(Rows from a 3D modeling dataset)
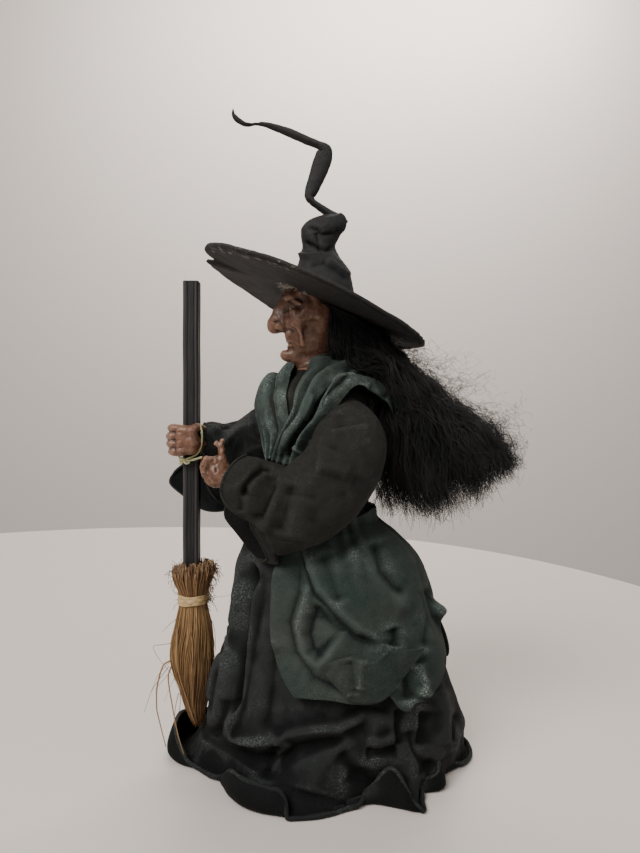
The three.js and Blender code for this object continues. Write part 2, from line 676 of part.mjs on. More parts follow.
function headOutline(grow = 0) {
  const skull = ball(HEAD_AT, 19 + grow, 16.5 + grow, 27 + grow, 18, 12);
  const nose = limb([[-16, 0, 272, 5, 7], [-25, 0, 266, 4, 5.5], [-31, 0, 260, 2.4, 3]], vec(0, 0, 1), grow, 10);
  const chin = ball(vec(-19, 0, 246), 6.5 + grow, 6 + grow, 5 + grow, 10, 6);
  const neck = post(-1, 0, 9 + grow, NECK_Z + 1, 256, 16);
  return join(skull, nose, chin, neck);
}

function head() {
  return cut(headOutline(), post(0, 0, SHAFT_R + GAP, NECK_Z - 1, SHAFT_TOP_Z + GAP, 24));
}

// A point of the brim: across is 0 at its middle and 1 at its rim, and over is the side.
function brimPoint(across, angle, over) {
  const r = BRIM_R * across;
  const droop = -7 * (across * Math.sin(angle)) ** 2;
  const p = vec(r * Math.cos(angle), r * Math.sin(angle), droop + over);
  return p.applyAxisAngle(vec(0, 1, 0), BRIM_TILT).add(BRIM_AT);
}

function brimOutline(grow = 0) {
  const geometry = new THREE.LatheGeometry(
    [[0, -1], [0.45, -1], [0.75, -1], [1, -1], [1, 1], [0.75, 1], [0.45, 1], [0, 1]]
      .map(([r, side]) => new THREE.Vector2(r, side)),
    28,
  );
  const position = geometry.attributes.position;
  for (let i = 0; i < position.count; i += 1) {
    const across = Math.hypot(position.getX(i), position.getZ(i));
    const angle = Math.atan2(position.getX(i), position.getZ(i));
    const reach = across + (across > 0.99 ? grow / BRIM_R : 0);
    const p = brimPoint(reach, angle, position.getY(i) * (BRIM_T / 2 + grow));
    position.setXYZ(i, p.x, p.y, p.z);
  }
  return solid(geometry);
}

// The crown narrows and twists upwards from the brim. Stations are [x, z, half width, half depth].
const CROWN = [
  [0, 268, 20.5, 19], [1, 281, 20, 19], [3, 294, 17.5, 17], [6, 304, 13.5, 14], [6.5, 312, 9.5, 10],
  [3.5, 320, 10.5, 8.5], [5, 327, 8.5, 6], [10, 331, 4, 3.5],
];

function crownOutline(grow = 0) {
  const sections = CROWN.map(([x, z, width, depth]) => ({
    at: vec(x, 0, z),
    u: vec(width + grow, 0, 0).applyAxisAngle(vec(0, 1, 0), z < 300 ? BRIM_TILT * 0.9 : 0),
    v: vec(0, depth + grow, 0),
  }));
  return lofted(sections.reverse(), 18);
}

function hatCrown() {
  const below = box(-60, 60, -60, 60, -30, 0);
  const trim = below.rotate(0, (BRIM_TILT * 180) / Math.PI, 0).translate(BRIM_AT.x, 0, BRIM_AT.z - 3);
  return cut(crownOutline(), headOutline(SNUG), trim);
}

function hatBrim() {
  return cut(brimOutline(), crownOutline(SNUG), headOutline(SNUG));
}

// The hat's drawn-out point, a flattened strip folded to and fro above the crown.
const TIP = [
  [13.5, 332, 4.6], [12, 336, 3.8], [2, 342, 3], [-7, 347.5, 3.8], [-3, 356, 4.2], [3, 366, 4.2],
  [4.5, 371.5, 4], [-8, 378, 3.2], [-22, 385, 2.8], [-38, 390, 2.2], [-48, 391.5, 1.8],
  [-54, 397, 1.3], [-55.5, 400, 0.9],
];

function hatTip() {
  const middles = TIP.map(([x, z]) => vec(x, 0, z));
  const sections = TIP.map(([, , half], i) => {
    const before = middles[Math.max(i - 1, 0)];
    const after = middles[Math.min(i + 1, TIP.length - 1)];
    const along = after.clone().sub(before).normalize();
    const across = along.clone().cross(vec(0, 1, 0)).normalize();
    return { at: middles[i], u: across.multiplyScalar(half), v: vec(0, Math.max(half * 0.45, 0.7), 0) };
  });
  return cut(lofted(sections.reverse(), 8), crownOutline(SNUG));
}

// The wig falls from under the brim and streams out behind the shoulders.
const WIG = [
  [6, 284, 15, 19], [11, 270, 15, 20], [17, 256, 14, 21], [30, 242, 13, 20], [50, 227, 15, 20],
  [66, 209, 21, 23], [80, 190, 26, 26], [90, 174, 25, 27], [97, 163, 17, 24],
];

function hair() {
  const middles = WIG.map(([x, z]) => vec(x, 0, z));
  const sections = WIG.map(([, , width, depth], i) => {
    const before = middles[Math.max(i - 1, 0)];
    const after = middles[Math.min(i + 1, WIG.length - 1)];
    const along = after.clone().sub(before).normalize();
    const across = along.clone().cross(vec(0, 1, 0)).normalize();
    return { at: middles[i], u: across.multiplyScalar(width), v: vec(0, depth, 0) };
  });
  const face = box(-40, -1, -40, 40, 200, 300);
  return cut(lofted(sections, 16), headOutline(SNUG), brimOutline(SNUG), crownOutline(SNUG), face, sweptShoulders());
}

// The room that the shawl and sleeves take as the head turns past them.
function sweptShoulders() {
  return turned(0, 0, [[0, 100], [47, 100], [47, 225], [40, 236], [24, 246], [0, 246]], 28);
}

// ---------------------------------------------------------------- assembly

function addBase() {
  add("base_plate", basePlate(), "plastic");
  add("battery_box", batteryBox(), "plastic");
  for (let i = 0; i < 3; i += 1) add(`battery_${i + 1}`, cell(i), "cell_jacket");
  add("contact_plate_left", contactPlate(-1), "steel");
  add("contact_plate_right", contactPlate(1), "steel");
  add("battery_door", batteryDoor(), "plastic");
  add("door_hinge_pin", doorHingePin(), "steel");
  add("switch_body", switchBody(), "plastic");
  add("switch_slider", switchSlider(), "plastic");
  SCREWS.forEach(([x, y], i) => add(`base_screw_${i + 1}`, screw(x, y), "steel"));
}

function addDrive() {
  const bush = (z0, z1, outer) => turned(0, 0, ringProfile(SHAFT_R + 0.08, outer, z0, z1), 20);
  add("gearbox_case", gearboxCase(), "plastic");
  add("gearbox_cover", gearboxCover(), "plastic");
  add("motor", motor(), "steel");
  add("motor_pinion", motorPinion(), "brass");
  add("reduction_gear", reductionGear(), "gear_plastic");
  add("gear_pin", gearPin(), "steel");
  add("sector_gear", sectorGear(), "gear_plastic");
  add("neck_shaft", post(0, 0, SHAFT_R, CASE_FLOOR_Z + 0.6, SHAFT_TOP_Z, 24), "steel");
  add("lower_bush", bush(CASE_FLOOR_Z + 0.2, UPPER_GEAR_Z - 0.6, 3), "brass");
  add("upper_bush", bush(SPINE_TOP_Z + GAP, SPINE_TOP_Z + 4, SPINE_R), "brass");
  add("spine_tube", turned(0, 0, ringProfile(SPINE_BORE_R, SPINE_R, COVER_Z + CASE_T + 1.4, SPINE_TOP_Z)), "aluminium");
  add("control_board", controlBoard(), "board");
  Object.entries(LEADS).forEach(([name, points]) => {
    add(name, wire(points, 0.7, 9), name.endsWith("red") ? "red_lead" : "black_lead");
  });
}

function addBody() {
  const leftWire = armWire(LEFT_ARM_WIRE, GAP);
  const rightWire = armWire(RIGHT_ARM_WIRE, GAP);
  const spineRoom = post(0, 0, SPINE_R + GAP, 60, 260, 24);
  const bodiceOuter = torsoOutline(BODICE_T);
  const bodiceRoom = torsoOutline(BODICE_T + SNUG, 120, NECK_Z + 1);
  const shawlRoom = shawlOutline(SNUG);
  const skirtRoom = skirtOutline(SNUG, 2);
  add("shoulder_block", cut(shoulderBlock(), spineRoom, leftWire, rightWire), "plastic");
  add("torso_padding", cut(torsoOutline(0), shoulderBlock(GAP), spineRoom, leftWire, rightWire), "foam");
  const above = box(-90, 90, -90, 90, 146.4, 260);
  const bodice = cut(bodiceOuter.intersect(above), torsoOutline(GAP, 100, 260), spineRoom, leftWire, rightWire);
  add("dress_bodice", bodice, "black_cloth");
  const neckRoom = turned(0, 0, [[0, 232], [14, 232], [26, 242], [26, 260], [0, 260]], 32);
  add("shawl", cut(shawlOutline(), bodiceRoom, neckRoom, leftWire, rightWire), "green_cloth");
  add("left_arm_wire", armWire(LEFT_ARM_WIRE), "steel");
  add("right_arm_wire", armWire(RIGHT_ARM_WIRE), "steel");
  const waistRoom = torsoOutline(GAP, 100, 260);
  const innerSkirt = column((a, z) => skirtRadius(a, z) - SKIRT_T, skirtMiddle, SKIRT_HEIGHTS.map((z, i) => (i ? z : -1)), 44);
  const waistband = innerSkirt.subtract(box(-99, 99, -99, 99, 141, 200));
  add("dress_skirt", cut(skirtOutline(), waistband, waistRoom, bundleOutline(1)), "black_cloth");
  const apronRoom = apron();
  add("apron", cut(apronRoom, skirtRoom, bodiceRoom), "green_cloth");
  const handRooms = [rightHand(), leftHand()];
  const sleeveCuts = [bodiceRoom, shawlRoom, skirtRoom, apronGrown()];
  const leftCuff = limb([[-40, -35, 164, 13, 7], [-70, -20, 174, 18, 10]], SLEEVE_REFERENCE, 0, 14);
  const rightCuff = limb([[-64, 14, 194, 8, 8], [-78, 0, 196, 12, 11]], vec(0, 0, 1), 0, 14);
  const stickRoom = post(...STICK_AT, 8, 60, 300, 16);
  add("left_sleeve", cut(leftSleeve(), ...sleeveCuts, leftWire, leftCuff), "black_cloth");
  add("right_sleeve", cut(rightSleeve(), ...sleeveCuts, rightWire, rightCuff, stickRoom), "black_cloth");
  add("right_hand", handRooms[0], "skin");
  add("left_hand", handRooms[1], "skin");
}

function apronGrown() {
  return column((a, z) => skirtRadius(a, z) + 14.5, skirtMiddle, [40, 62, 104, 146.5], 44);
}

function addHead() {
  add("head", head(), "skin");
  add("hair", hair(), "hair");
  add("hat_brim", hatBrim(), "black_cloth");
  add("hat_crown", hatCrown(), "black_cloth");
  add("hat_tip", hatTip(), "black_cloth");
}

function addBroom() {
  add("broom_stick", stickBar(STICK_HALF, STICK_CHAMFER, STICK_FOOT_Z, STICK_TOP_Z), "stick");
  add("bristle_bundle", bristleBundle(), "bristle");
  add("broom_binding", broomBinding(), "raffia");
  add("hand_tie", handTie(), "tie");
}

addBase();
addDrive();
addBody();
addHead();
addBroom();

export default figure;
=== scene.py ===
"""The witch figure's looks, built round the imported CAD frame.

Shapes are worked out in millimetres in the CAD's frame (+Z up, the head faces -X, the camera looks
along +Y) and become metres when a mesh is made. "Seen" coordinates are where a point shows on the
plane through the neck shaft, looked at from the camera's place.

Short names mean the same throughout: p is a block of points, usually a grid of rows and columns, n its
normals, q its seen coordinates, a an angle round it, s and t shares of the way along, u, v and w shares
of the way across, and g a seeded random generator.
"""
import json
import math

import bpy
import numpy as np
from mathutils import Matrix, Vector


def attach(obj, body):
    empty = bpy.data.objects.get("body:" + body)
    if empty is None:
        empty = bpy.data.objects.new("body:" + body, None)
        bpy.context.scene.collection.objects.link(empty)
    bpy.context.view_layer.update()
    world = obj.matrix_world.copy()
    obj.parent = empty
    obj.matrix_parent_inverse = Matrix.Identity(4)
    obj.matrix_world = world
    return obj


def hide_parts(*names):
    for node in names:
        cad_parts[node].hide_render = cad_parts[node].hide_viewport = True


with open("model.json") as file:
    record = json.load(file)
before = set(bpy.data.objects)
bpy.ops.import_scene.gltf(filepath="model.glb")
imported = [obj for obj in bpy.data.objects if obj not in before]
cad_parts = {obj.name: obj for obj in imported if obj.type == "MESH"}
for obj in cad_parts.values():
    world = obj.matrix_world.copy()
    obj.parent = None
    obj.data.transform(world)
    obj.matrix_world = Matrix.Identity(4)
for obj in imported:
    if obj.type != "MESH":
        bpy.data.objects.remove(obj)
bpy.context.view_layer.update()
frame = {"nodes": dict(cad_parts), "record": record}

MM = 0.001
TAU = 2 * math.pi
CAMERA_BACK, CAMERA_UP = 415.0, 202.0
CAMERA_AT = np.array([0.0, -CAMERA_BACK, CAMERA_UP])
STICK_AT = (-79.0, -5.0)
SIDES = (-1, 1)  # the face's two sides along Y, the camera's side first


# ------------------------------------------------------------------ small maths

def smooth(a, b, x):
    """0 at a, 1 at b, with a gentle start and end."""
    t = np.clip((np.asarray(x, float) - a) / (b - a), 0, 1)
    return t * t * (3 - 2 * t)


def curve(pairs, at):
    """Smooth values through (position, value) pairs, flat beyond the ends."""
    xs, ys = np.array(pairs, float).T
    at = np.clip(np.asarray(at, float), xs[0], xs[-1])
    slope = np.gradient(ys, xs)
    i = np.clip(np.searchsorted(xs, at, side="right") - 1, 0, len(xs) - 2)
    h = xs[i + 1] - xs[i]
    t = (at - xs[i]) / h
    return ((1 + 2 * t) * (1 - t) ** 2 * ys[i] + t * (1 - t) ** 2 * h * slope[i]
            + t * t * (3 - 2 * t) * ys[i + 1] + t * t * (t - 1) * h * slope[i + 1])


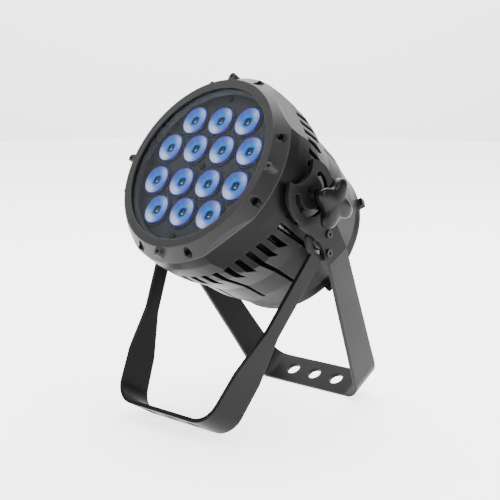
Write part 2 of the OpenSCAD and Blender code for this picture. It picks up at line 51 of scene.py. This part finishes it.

What you have to do: From the records above, retype only the lines starting at the line that contains "const stickRoom = post(...STICK_AT, 8, 60, 300, 16);" and ending at the line that contains "if empty is", both included.

Solution to the exercise:
  const stickRoom = post(...STICK_AT, 8, 60, 300, 16);
  add("left_sleeve", cut(leftSleeve(), ...sleeveCuts, leftWire, leftCuff), "black_cloth");
  add("right_sleeve", cut(rightSleeve(), ...sleeveCuts, rightWire, rightCuff, stickRoom), "black_cloth");
  add("right_hand", handRooms[0], "skin");
  add("left_hand", handRooms[1], "skin");
}

function apronGrown() {
  return column((a, z) => skirtRadius(a, z) + 14.5, skirtMiddle, [40, 62, 104, 146.5], 44);
}

function addHead() {
  add("head", head(), "skin");
  add("hair", hair(), "hair");
  add("hat_brim", hatBrim(), "black_cloth");
  add("hat_crown", hatCrown(), "black_cloth");
  add("hat_tip", hatTip(), "black_cloth");
}

function addBroom() {
  add("broom_stick", stickBar(STICK_HALF, STICK_CHAMFER, STICK_FOOT_Z, STICK_TOP_Z), "stick");
  add("bristle_bundle", bristleBundle(), "bristle");
  add("broom_binding", broomBinding(), "raffia");
  add("hand_tie", handTie(), "tie");
}

addBase();
addDrive();
addBody();
addHead();
addBroom();

export default figure;
=== scene.py ===
"""The witch figure's looks, built round the imported CAD frame.

Shapes are worked out in millimetres in the CAD's frame (+Z up, the head faces -X, the camera looks
along +Y) and become metres when a mesh is made. "Seen" coordinates are where a point shows on the
plane through the neck shaft, looked at from the camera's place.

Short names mean the same throughout: p is a block of points, usually a grid of rows and columns, n its
normals, q its seen coordinates, a an angle round it, s and t shares of the way along, u, v and w shares
of the way across, and g a seeded random generator.
"""
import json
import math

import bpy
import numpy as np
from mathutils import Matrix, Vector


def attach(obj, body):
    empty = bpy.data.objects.get("body:" + body)
    if empty is None:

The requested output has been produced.